Qual a alternativa “de esquerda” a essas medidas? O novo “pacote de
crédito público”, versão envergonhada da política que pedalou a ilusão
da prosperidade em 2013 e 2014 rumo à reeleição e resultou em mais
dívida para as famílias e mais desarranjo das finanças públicas, essa
preocupação “de direita” que obceca os “neoliberais”?
Houve quem escrevesse, e o fez em inglês, que às vezes há uma
confusão no senso comum entre os conceitos políticos de esquerda e de
direita (right) e as noções corriqueiras de certo (right) e errado. As
políticas de crescimento econômico do lulopetismo não foram “de
esquerda”, mas certamente foram erradas.
É importante repisar isso para mostrar que as políticas de
distribuição de renda precisam ser sustentáveis para produzir resultados
duradouros.
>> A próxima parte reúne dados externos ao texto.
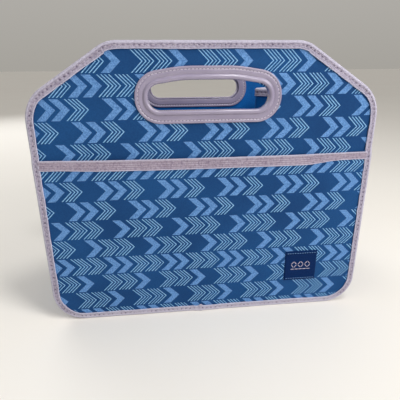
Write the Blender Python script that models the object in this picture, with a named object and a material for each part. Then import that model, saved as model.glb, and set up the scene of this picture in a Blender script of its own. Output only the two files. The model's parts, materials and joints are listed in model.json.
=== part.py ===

Muito do que foi conquistado desde o Plano Real está hoje
ameaçado. Para amenizar o drama da terrível crise atual é preciso manter
a rede de proteção social que foi tecida em meu governo e reforçada no
governo Lula. Mas é urgente corrigir os desatinos fiscais do
lulopetismo, desaparelhar o Estado, reconquistar a confiança da
sociedade e retomar a agenda de reformas que o lulopetismo abandonou em
favor de anabolizantes pró-crescimento que produziram medonhos efeitos
colaterais para o país.
Só assim será possível retomar a trajetória que
corresponde às aspirações da Constituição de 1988, contra a qual o PT
votou, por julgá-la conservadora: um Brasil democrático, não apenas mais
desenvolvido, mas, sobretudo, socialmente mais justo. Há forças capazes de corrigir os desatinos cometidos. Para isso é
preciso que lideranças não comprometidas com o lulopetismo, apoiadas
pelos grupos sociais que nunca se deixaram ou não se deixam mais seduzir
por seu falso encanto, assumam a sua responsabilidade histórica, dentro
da Constituição, para fazer o certo em beneficio do povo e do país.